Unless there exists a known modification for a specific car model, the answer is
Practically not possible. With intricate electrical surgery, probably yes.
Modern electric vehicles manage their batteries carefully, tracking voltage per cell, current per cell, temperature, and probably cell health over time. The logic is proprietary, and can vary considerably across manufacturers.
The battery chemistry used in e-vehicles is lithium-ion. The nominal voltage of a single lithium ion pair is about 3.7V. The cars operate the motors at several hundred volts. This means that the batteries work in series, in some configuration.

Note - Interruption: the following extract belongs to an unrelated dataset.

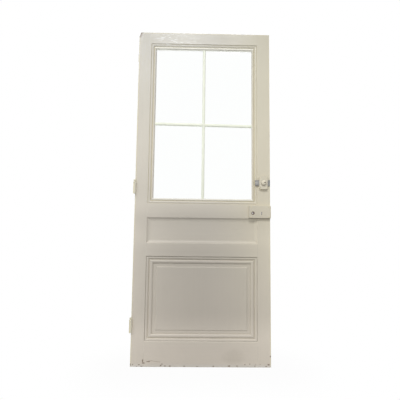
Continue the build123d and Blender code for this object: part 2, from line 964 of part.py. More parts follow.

The specific connection pattern can vary, and be adaptive. but will not be just a plain series chain connection, since the batteries cannot be charged in series. As the cells deplete, some do so a little bit faster than the others. Series connection enforces the same current to all cells, which would over time drive the cells into imbalance, and destroy some of the cells by overdischarge.
This is solved by "balance charging" which most people know from rc hobbies. The cells are charged individually. Similar things happen in electric vehicles.
As you cannot replicate the circuitry or modify the charge software, your best bet would be to take many many individual new lithium ion cells, and connect them in parallel with the existing cells, doing this to almost all of them.
The only thing the car can notice, is that the cells can suddenly hold more charge.
Then the question is: The manufacturer knows how big cells they used. Did they code the manager to take this into account? It could be that it will refuse to charge more than an amount that the original cells could theoretically take.
Tracking the amount of charge taken out and pushed in in relation to cell voltage will diverge from how the original cell would behave. Will the battery manager be ok with this?